My first exposure to Death’s inheritors Fishbone came in middle school, via a girl in my study hall who mimed the several faces frontman Angelo Moore took on throughout “These Are The Voices (of Modern Industry)” the band’s prescient lament of the corporate takeover of radio fare, which was in constant rotation on bygone local video show Teletunes. That radio-friendly song only showcases one aspect of Fishbone’s multi-genre uber-democratic approach to musical art, having gone all the way from ska to heavy metal to funk to soul and back to ska in the course of its nearly 51 year career. Formed in South Central Los Angeles in 1979, in the days of forced busing of students to white neighborhoods, when the members were in junior high, they are perhaps best considered a punk band, with that word interpreted to mean freestyle, unbound by habitual conventions like genre. There are certainly moments, such as 1988‘s “Subliminal Fascism,“ or 2007”s “Faceplant Scorpion Backpinch,” when they more than earn that title stylistically as well.
The last few years have born witness to a revival of Fishbone’s career, beginning with the release in 2010 of a retrospective documentary named after one of their songs called “Everyday Sunshine”, bearing witness to the ups and downs of the band’s career, followed by the release of their first new collection in years, “Crazy Glue” in 2011, representing a confident demonstration of its enduring ability with songs like the title track or “Deep Shit Backstroke”. September of 2012 saw the release of Angelo Moore’s latest solo project as Dr. Madd Vibe, “The Angelo Show, the Olegna Phenomenon”, featuring vibrant, electrified tracks like “Optimistic Yes” and “Revolutionary Girl.” Current tour information and updates are posted regularly at the band’s Facebook page and their official profile at MySpace.
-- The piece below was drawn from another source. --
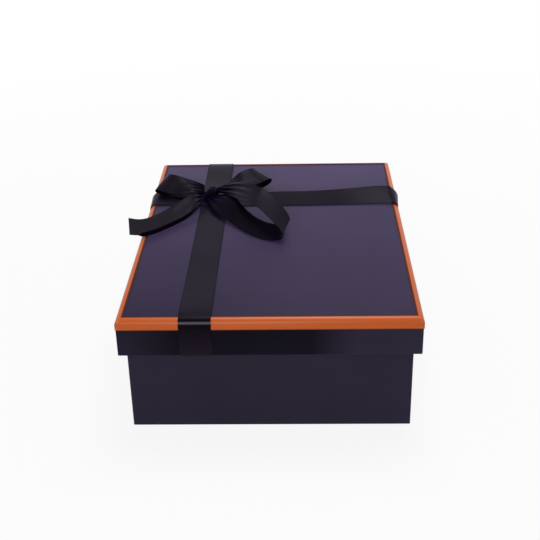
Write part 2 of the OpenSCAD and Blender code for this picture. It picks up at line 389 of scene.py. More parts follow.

The band’s lineup has changed over the years. As recounted in Everyday Sunshine, founding guitarist Kendall Jones’s deserted father was apparently some kind of Christian extremist. Other members were surprised, after Kendall’s mother’s death in the late eighties, to hear this villain quoted and praised by their brother. During the recording of 1991’s The Reality of my Surroundings, Kendall, probably the most responsible for Fishbone’s tendency toward heavy metal sound on albums like 1996‘s Chim Chim’s Badass Revenge, started coming apart at the seams. Kendall was obviously down about a lost relationship and his fondness for alcohol was making it worse. Discussions with his father convinced Kendall Fishbone was doing “the devil’s work,” calling the band and everything it stood for “demonic.” His father’s influence was to grow over the next few years, ultimately leading to Kendall’s departure from the group to join his father’s organization in Novato, California in 1993.
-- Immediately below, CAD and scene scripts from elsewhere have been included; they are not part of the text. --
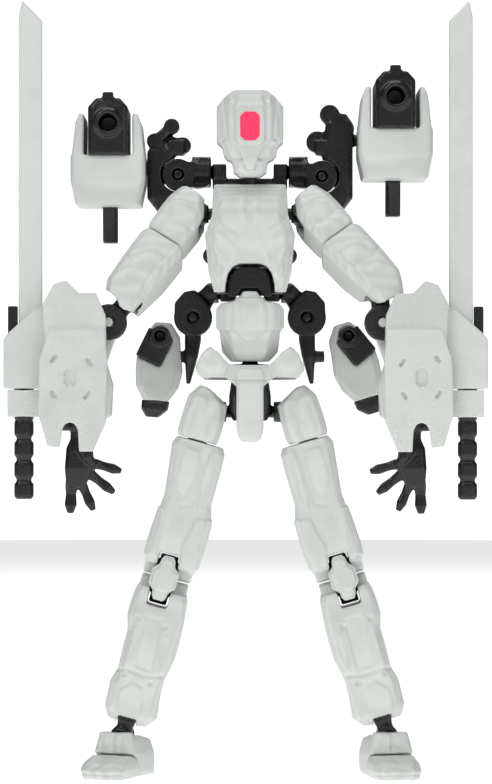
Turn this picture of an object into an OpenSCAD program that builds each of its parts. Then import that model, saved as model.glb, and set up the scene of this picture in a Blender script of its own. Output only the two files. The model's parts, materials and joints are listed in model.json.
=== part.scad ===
// Humanoid robot figure kit: a free-standing posable figure with two sword arms,
// two raised arms that carry pistols and two lower arms that carry short guns.
// The figure faces -Y and stands on z = 0. Its right side is at -X.
// Limb pieces are drawn for the right side and mirrored for the left.

/* [Stance] */
// Angle of each leg away from vertical, right then left
splay = [15.5, 16.3]; // [10:0.1:20]
// Distance of each hip pivot from the middle, right then left
hip_x = [7.6, 8.6]; // [7:0.1:10]
// Height of the hip pivots above the floor
hip_z = 73.2; // [72:0.1:75]
// How far each foot turns outward, right then left
foot_turn = [25, 12]; // [0:1:30]
// Angle of each upper arm away from vertical, right then left
arm_out = [34.3, 39.2]; // [30:0.5:45]
// Angle of each upper arm forward, right then left
arm_forward = [25, 27.5]; // [20:0.5:30]
// Angle of each elbow link away from vertical, right then left
elbow_tilt = [42.5, 7]; // [-10:0.5:60]
// Height of each pistol's bore, right then left
pistol_z = [131.2, 136.6]; // [128:0.2:138]
// Distance of each pistol's bore from the middle, right then left
pistol_x = [28.5, 29.2]; // [27:0.1:31]
// Roll of each short gun, right then left
gun_roll = [4, 17]; // [0:1:20]

/* [Joints] */
// Radius of the hinge pins
pin_r = 1; // [0.9:0.05:1.1]
// Gap between a pin and its bore
pin_gap = 0.2; // [0.15:0.05:0.25]
// Gap left beside a moving knuckle
play = 0.3; // [0.25:0.05:0.4]
// Distance between the two pins of a knee
knee_link = 4.8; // [4.8:0.1:5.2]
// Distance between the two pins of an elbow
elbow_link = 6; // [5.8:0.1:6.2]

/* [Limbs] */
// Hip pivot to the upper knee pin
thigh_len = 32.3; // [32:0.1:33]
// Lower knee pin to the ankle pin
shin_len = 26.2; // [26:0.1:27]
// Ankle pin to the foot's roll pin
ankle_len = 4.2; // [4:0.1:4.6]
// Shoulder pivot to the upper elbow pin
arm_len = 23.4; // [23.2:0.1:24]
// Distance of the shoulder pivots from the middle
shoulder_x = 10.9; // [10.8:0.1:11.5]
// Height of the shoulder pivots
shoulder_z = 113; // [112:0.1:114]

/* [Weapons] */
// Length of a sword blade above its guard
blade_len = 61.8; // [50:0.2:64]
// Width of a sword blade
blade_w = 4.7; // [4:0.1:5]
// Thickness of a sword blade
blade_t = 1.6; // [1.2:0.1:2]
// Bore of a pistol's muzzle
muzzle_r = 1.75; // [1.5:0.05:2]
// Bore of a short gun's barrel
gun_bore_r = 1.1; // [0.8:0.05:1.3]

/* [Colours] */
// Moulded shells
shell_colour = "gainsboro"; // ["gainsboro", "white", "silver"]
// Joints, hands and weapon cores
joint_colour = "black"; // ["black", "dimgray"]
// Lens in the face
gem_colour = "deeppink"; // ["deeppink", "red"]

/* [Hidden] */
$fn = 40;
R = 0;
L = 1;
bore_r = pin_r + pin_gap;
knee_r = 2.3;
knuckle_w = 3.6;
ankle_z = hip_z - (thigh_len + knee_link + shin_len + ankle_len) * cos(splay[R]);
leg_len = thigh_len + knee_link + shin_len + ankle_len;

// ---- helpers ----

// One ring of a shell: a rectangle at height z from [x0, y0] to [x1, y1], corners cut by c
function ring(s) = let (z = s[0], x0 = s[1], x1 = s[2], y0 = s[3], y1 = s[4], c = s[5])
    [[x0 + c, y0, z], [x1 - c, y0, z], [x1, y0 + c, z], [x1, y1 - c, z],
     [x1 - c, y1, z], [x0 + c, y1, z], [x0, y1 - c, z], [x0, y0 + c, z]];

// A closed shell through rings listed from the lowest to the highest
module loft(rings) {
    n = 8;
    last = len(rings) - 1;
    points = [for (s = rings) each ring(s)];
    sides = [for (k = [0 : last - 1]) for (i = [0 : n - 1])
        let (a = k * n + i, b = k * n + (i + 1) % n)
        each [[a, a + n, b + n], [a, b + n, b]]];
    polyhedron(points, concat([[for (i = [0 : n - 1]) i]],
        [[for (i = [n - 1 : -1 : 0]) last * n + i]], sides));
}

// A block between two corners
module box(lo, hi) {
    translate(lo) cube(hi - lo);
}

// A rod along X, Y or Z from a to b, at the other two coordinates p
module rod_x(a, b, p, r) {
    translate([a, p[0], p[1]]) rotate([0, 90, 0]) cylinder(h = b - a, r = r);
}

module rod_y(a, b, p, r) {
    translate([p[0], b, p[1]]) rotate([90, 0, 0]) cylinder(h = b - a, r = r);
}

module rod_z(a, b, p, r) {
    translate([p[0], p[1], a]) cylinder(h = b - a, r = r);
}

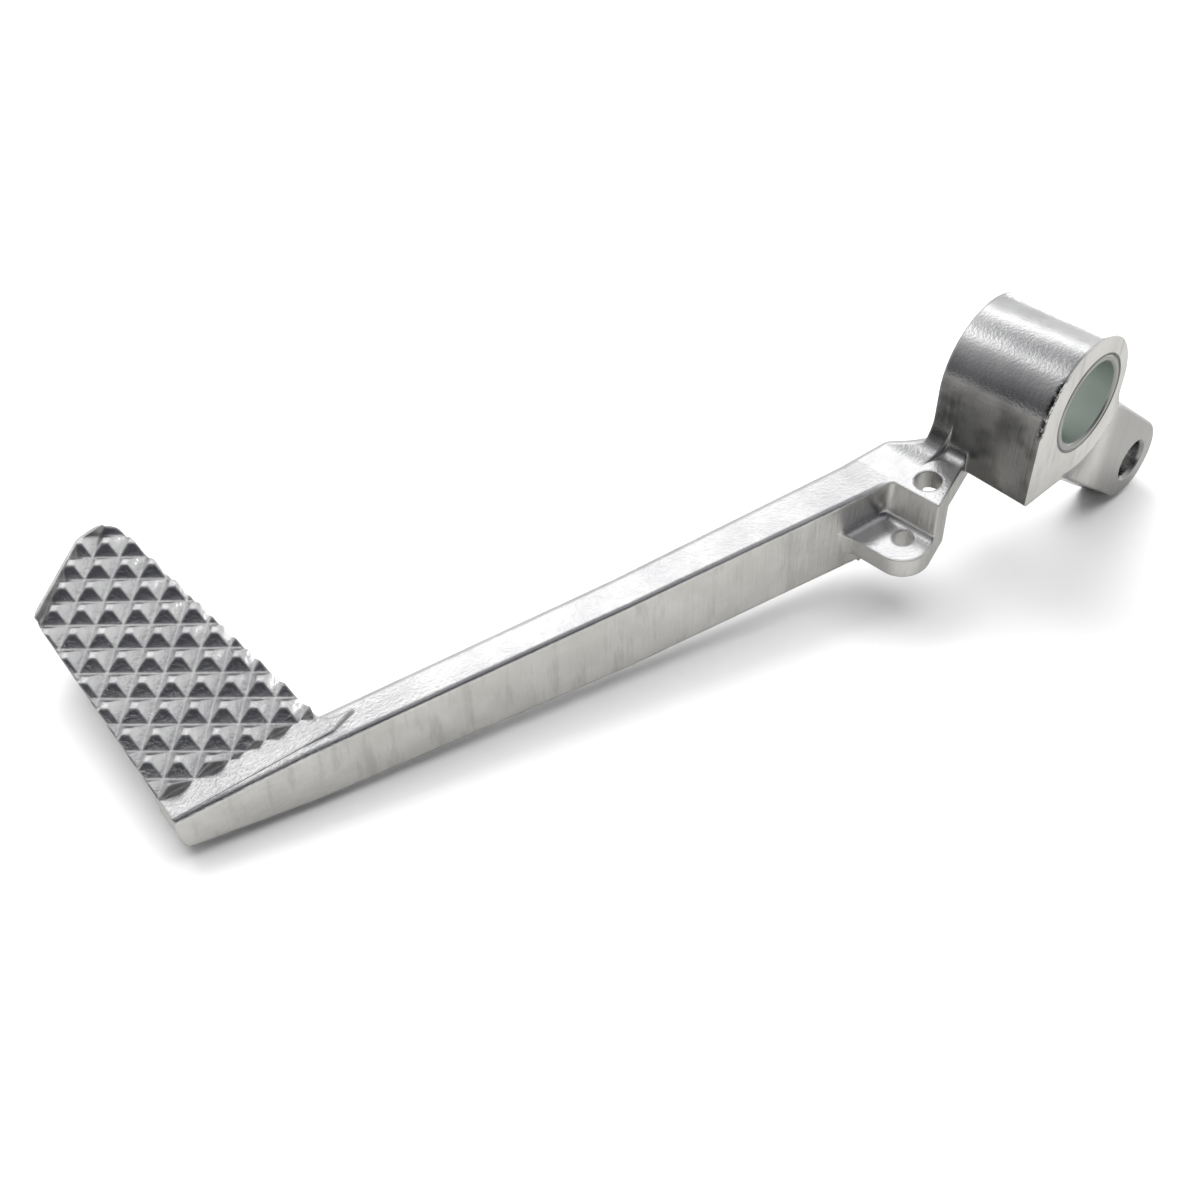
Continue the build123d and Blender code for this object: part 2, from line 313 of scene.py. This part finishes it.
def light_room():
    """The room the metal mirrors: dark behind the camera, grey ahead, a bright window high ahead."""
    world = bpy.data.worlds.new("room")
    bpy.context.scene.world = world
    world.use_nodes = True
    nodes = Nodes(world.node_tree)
    direction = nodes.add("TexCoord").outputs["Generated"]
    height = nodes.split(direction)[2]
    wall = nodes.mix(nodes.smooth(height, WALL_HEIGHT), grey(0.62), grey(0.74))
    lit = nodes.smooth(nodes.along(direction, ROOM_AHEAD), ROOM_DARK_BEHIND)
    glow = nodes.mix(lit, (0.06, 0.06, 0.07, 1), wall)
    glow = nodes.mix(nodes.smooth(height, CEILING_HEIGHT), glow, (0.32, 0.32, 0.33, 1))
    window = nodes.product(
        nodes.smooth(height, WINDOW_FOOT),
        nodes.math("SUBTRACT", 1.0, nodes.smooth(height, WINDOW_TOP)),
        nodes.smooth(nodes.along(direction, WINDOW_HEADING), WINDOW_SIDE),
    )
    glow = nodes.mix(window, glow, grey(WINDOW_LEVEL))
    to_camera = nodes.add("LightPath").outputs["Is Camera Ray"]
    background = nodes.add("Background")
    nodes.join(nodes.mix(to_camera, glow, grey(1)), background.inputs["Color"])
    nodes.finish(background.outputs[0], "OutputWorld")


def softbox(name, azimuth, elevation, distance, size, power, mirrored):
    """An area light of the given power in watts, aimed at the pedal from the given heading."""
    data = bpy.data.lights.new(name, "AREA")
    data.shape = "RECTANGLE"
    data.size, data.size_y = size
    data.energy = power
    lamp = bpy.data.objects.new(name, data)
    bpy.context.collection.objects.link(lamp)
    away = heading(azimuth, elevation)
    lamp.location = LAMP_TARGET + away * distance
    lamp.rotation_euler = away.to_track_quat("Z", "Y").to_euler()
    lamp.visible_glossy = mirrored


def set_camera():
    data = bpy.data.cameras.new("camera")
    data.lens = CAMERA_LENS
    data.sensor_width = SENSOR_WIDTH
    camera = bpy.data.objects.new("camera", data)
    bpy.context.collection.objects.link(camera)
    turn = Matrix((CAMERA_RIGHT, -CAMERA_DOWN, -CAMERA_FORWARD)).transposed()
    camera.matrix_world = Matrix.Translation(CAMERA_PLACE) @ turn.to_4x4()
    bpy.context.scene.camera = camera


finishes = {"pedal_lever": cast_aluminium(), "pivot_bush": plated_bush()}
for node_name, finish in finishes.items():
    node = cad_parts[node_name]
    node.data.materials.clear()
    node.data.materials.append(finish)

lay_table()
light_room()
softbox("window", 75, 58, 0.9, (0.7, 0.5), 4.0, mirrored=False)
softbox("overhead", 0, 88, 1.0, (1.0, 1.0), 9.0, mirrored=False)
softbox("side_box", 3, 3, 0.6, (0.35, 0.25), 1.3, mirrored=True)
set_camera()
bpy.context.scene.view_settings.view_transform = "Standard"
John Bigham stepped into the lead guitarist role for the band’s slot on Lollapalooza in the summer of 1993, notably the only time this author was fortunate enough to see the crew live, at Fiddler’s Green I think it was, or maybe Red Rocks. In time, the conflicted Kendall’s reconnection with his good/evil father took on elements of cultish abuse – there are stories of the wayward son trying to baptize their instruments and forcibly attempting baptism on his own girlfriend, causing her to join forces with other members of Jones’ family, and founding Fishbone bassist John Norwood Fisher to attempt to an intervention. All they wanted was to return their childhood friend “Special K” to his former wise cracking self and were charged with kidnapping for their trouble. The ensuing trial almost destroyed the band and their love for each other. All charges were eventually dropped, but Kendall never officially rejoined the familyhood. A variety of members came and went over the years. With the departure of longtime trumpet player / backing vocalist Dirty Walt in 2005, rumors of the band’s decline began, but in light of their resurgence to quality productivity, such are easily dispelled. Jones himself appears near the end of Everyday Sunshine, performing with the current lineup in a small club show. This reunion spurs talk among the participants of a reunion tour, which is quickly dismissed by Moore, but all tempers seemed healed, at least for Everyday Sunshine happy ending purposes. “Never quit a band for Jesus,” reflected Jones at the Mill Valley Film Festival .
Fishbone is notably one of the most deliberately democratic of modern musical acts, giving every member a stake in its eventual success or failure, featuring multiple lead vocals and styles, as well as multi-instrumentalism among its members. This mutable quality makes them hard to classify in marketing schemes and has led to a perversion of their viability in both the white and black cultures. In line with this mood of extreme tolerance, Moore has adopted the pseudonym Dr. Madd Vibe for his solo output, including spoken word and experimental musical expressions, most recently exemplified by this summer’s excellent “The Angelo Show, the Olegna Phenomenon”. The latest Dr. Madd Vibe release, by name “Sacrifice,” is forthcoming this year. Moore has grown enamored of what is perhaps the most un-technical of musical props – the theremin, which creates eerie wavering sounds via users’ disruption of the electronic force field it emanates. Talk about freestyle. This unfettered direction is often at odds with super-humanly technical bassist Fisher’s vision of the band, this being far more concerned with composition and delivery of groove oriented, conservative (not to say “right wing”) funk. Says Norwood, “I wanted to be in a band with Angelo, not Dr. Madd Vibe!” Not to worry, the reliable incongruity of Moore’s eccentric, free-form stylistics experiments and Fisher’s sober determination to provide solid funk for the band’s eclectic audience ha been a central theme of this outfit’s enduring sound over time, and can be counted on to give us all a friction strange as fiction to the ear.